Goffstown, Route 66. A primeira paragem na Califórnia da mítica estrada que impulsionou o desenvolvimento do oeste americano. A paisagem envolvente é árida, agreste e introvertida. As ruínas do Goffs General Store, com a madeira apodrecida pelo sol, são paredes que guardam o vazio e lembram que ali já houve vida. Do outro lado da estrada, uma fila de caixas de correio abandonadas apenas recebem mensagens ilegíveis trazidas pelo vento. Ao fundo o pico de Goffs Butte domina com os seus 1100 metros de altura, revestido num monótono cobertor de terra dourada sem brilho, a mesma do deserto de Mojave.
Logo ali ao lado, junto à linha de comboio que é uma cicatriz de tempo na paisagem, uma construção aparentemente abandonada mostra numa parede um graffiti de Ghandi e duas simples palavras: Teach Peace. O que terá levado alguém a pintar aquela cena em pleno deserto, onde tão bem se ouve o silêncio e onde a paz é um sentimento?
Não fiquei ali muito tempo, menos de meia hora, certamente. Rodeado por vestígios da presença de um homem que não resistiu ao Mojave, senti-me só, um visitante num museu sem visitantes. E ao mesmo tempo preenchido por uma paz interior avassaladora que quase me fez deixar de sentir passar o tempo. Parti, antes que Goffs me prendesse à sua solidão.
Cerca de 90 quilómetros depois, a segunda paragem surge aos nossos olhos com o grande letreiro do Roy’s. É Amboy, auto-intitulada como a cidade-fantasma que ainda não está morta. Rica na sua história, chegou a ter 67 habitantes, escola, igreja, cemitério e uma pista de aterragem ainda hoje usada, por exemplo, por Harrison Ford, confesso admirador de Amboy. Hoje, tem uma população de 4 habitantes. Um polícia, um funcionário do posto dos correios, o responsável por uma pequena central de dessalinização na região e Fred.
Fred é o gerente e único funcionário do Roy’s, motel, bomba de gasolina e café que eram o sustento do local nos anos de ouro da Route 66. A magia de Amboy está em ter sobrevivido. Foi cenário de vários filmes, com destaque para The Hitcher, de 1986. Ou do videoclip Hero, de Enrique Iglesias. Todo o local, com todos os seus serviços e edifícios, foi comprado em 2005 por Albert Okura, milionário que aos poucos tem recuperado Amboy de acordo com a sua imagem dos anos 50. O café é hoje uma espécie de museu evocado a sua época áurea e os seus visitantes.

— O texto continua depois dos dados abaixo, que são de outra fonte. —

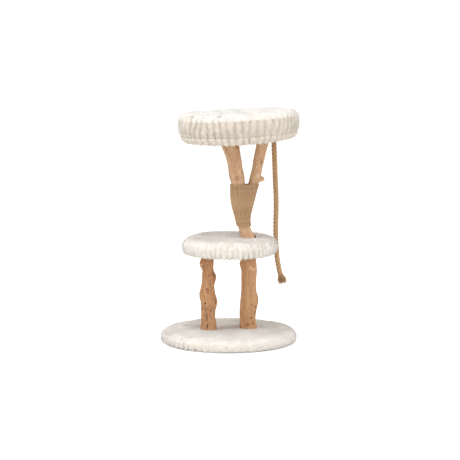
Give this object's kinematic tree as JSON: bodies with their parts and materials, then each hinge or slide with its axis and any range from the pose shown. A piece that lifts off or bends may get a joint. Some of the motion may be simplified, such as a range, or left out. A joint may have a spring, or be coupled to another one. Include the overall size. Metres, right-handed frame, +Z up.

O motel está também em serviço.
Consegui sentir um pouco da história de Amboy. A recuperação já efectuada transmite um sentimento cinematográfico. Estar ali, encostado ao Mustang, a sentir o ar a tocar-me com 46 graus de temperatura, olhando a enorme imensidão da planície que se estende para sul, fez-me sentir como parte integrante de um filme deixado em pause por tempo indeterminado. Senti alegria e um certo poder de conquista porque, no fundo, cada pessoa que ali pára, fica a fazer parte da história de um dos locais mais míticos da mítica Route 66.
Algumas horas depois estava em Barstow, com a civilização de volta e a auto-estrada rumo a Los Angeles a aguardar-me. Foi uma Road Trip curta demais, mas deixou-se cumprir. A estrada aberta mostrou-se, eu sentia-a e li-a. O tempo ganhou um novo significado para mim. Percebi que avança a ritmos diferentes de acordo com a importância que lhe queremos atribuir. E tal só foi possível por sentir o isolamento a que o Deserto do Mojave veta o homem que ousa dele querer fazer parte.